(SACRAMENTO, CA) – Continuing a career of advocating for our youngest learners, Assemblymember Kevin McCarty (D – Sacramento), introduced the Pre-K for All Legislative Package. The package, includes three pieces of legislation, each designed to make high-quality preschool programs universally accessible for 3 and 4-year-old children across California.
Overwhelming research shows that early brain development in young children is pivotal, not only to their success in school, but to their overall well-being and prospects in life. Unfortunately, too many California children enter kindergarten unprepared for school and never catch up.
The Pre-K for All Legislative Package would build upon the existing California State Preschool Program (CSPP) and proposes to: 1) implement targeted universal preschool, 2) create new preschool facilities, and 3) address reimbursement rate reform across early childhood education (ECE) programs.
AB 123: Pre-K for All: Targeted Universal Access
Currently, the state budget provides nearly $1.2 billion annually for free early education to approximately 175,000 low-income and middle class families, but there are still thousands of needy 3 and 4-year-olds who don’t have access to preschool. AB 123 will expand on the existing California State Preschool Program (CSPP) and:
- Offer Targeted Universal Pre-K for 4-year-olds that reside in school attendance areas where 70% of children enroll in free and reduced-priced lunch programs.
- Offer an additional year of preschool for 3-year old children living in poverty.
- Improve quality standards with evidenced-based, developmentally appropriate curriculum that is aligned to K-12 standards.
AB 124: Preschool Facilities
The existing preschool facilities need, coupled with the additional slots from the Pre-K for All Act, compels the state to plan for and build new preschool classrooms. AB 124, the Preschool Facilities Bond, would:
- Place a $500 million bond on the 2020 ballot for acquisition, construction, or retrofit of surplus classrooms.
- Provide funds to local educational agencies and community benefit organizations that hold CSPP contracts.

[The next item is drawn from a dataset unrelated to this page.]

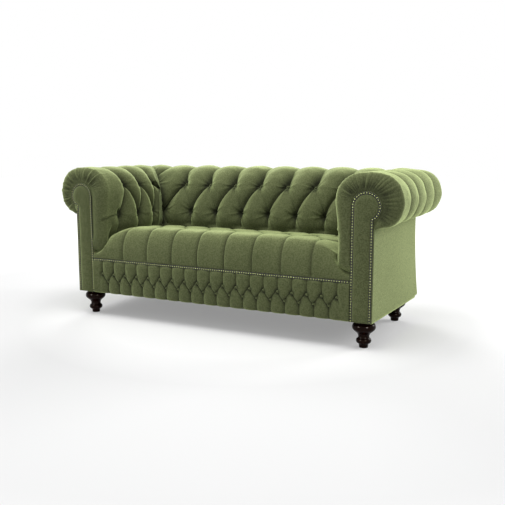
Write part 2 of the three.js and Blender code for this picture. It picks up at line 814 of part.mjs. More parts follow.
function addLegs() {
  for (const [word, side, behind] of legPlaces) {
    const turned = legShares.map(([up, out]) => [out * legRadius, up * legHeight]);
    const boreFoot = legHeight - studLength - fit;
    const bore = studRadius + fit;
    const profile = [[0, 0], ...turned, [bore, legHeight], [bore, boreFoot], [0, boreFoot]];
    addMesh(`leg_${word}`, lathed(profile, side * legAcross, behind, legSides), darkWood);
    const top = bottomHeight + coverThick;
    const plate = [
      [0, legHeight - studLength],
      [studRadius, legHeight - studLength],
      [studRadius, bottomHeight],
      [plateRadius, bottomHeight],
      [plateRadius, top],
      [0, top],
    ];
    addMesh(`leg_plate_${word}`, lathed(plate, side * legAcross, behind, legSides), steel);
  }
}

function addDustCover() {
  const start = borderBack + fit * 2;
  const finish = sideRailRear;
  const frontHalf = facingAcross - fit;
  const rearHalf = sideRailOuter(finish - panelRadius);
  const plan = [
    [-frontHalf, start],
    [frontHalf, start],
    [rearHalf, finish - panelRadius],
    [rearHalf - panelRadius, finish],
    [panelRadius - rearHalf, finish],
    [-rearHalf, finish - panelRadius],
  ];
  const holes = legPlaces.map(([, side, behind]) => {
    const path = new THREE.Path();
    const radius = (plateRadius + fit) / Math.cos(Math.PI / legSides);
    path.absarc(side * legAcross, frontY + behind, radius, 0, Math.PI * 2, true);
    return path;
  });
  const moved = plan.map((p) => [p[0], frontY + p[1]]);
  const shape = shapeOf(moved, holes);
  const settings = { depth: coverThick, bevelEnabled: false, curveSegments: legSides };
  const geometry = new THREE.ExtrudeGeometry(shape, settings);
  geometry.translate(0, 0, bottomHeight);
  addMesh("dust_cover", geometry, cambric);
}

addRails();
addBackFrame();
addSeatDeck();
addDustCover();
addLegs();
for (const [word, side] of [["left", -1], ["right", 1]]) {
  addArmFrame(word, side);
  addFacing(`arm_facing_${word}`, side);
  addNailStrip(`nail_strip_${word}`, side);
  addOutsideArm(`outside_arm_${word}`, side);
  addArmPad(`arm_pad_${word}`, side);
}
addFrontStrip("nail_strip_front");
addBorder("front_border");
addSeat("seat_pad");
addBackPad("back_pad");
addOutsideBack("outside_back");

export default sofa;
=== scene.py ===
import math

import bpy
import numpy as np
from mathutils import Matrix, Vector


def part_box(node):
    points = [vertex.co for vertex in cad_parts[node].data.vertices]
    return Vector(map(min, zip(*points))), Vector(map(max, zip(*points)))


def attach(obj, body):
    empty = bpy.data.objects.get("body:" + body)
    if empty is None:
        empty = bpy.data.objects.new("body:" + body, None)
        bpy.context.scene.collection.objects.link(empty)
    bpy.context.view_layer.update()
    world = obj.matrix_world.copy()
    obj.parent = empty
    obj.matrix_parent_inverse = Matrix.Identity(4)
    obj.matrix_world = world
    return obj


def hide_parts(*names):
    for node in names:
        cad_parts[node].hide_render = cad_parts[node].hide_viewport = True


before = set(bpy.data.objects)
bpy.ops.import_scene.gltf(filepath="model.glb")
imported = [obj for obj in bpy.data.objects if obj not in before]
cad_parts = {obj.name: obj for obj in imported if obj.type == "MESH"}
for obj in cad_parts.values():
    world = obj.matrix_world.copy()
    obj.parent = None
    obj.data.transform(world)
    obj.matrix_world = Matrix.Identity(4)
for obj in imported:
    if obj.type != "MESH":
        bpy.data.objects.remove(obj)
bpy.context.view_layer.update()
print("frame loaded:", len(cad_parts), "nodes")

mm = 0.001
frontY = -408.0  # front plane of the arm facings; "behind" is measured back from it
fit = 0.3  # gap left between two pieces that meet

# Sizes that several pieces share, in millimetres. "across" is a distance out from the middle.
sofa = {
    "facingAcross": 800.0, "facingInner": 702.0, "headRadius": 66.0, "headHeight": 631.0,
    "bottomHeight": 124.3, "legHeight": 124.0, "legAcross": 751.0, "legBehind": (66.0, 599.0),
    "panelTop": 536.0, "nailHeight": 300.5,
}
headAcross = sofa["facingInner"] + sofa["headRadius"]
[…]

AB 125: Reimbursement Rate Reform
California’s childcare and preschool reimbursement rate system is difficult to understand and underfunded to the point that providers cannot reasonably deliver quality early learning services. AB 125, Reimbursement Rate Reform, will:
- Simplify reimbursement rates by managing the mixed-delivery system as a single, regionalized rate system for all early learning services.
- Increase rates to competitively compensate teachers and providers based on quality standards.
- Incentivize quality by providing financial incentives for ongoing professional development and rewarding higher quality standards of care.
A report released in September, “Getting Down to Facts II” summarized the issue, “California’s children are behind before they enter Kindergarten. The system needs a continued focus on closing achievement gaps through multiple approaches including enhanced early childhood education.”
“Preschool is a proven difference maker—breaking cycles of intergenerational poverty, addressing our education achievement gap and keeping kids out of our juvenile justice system” said Assemblymember McCarty. “If red states like Georgia, Florida and Oklahoma can offer Universal Preschool and Pre-K for All, California can join in the effort”.
The Pre-K for All Legislative Package would ensure that the thousands of 3 and 4-year olds that miss out on preschool have access to a quality education.
The Pre-K for All Legislative Package is jointly authored by Assemblymembers Autumn Burke, Marc Berman, Rob Bonta, Wendy Carrillo, David Chiu, Laura Friedman, Eduardo Garcia, Lorena Gonzalez, Monique Limón, Eloise Gómez Reyes, Miguel Santiago, Buffy Wicks, Phil Ting and Senators Bill Dodd, and Jerry Hill. It is sponsored by California Federation of Teachers, Early Edge California, Kidango, Advancement Project, and the Los Angeles Chamber of Commerce.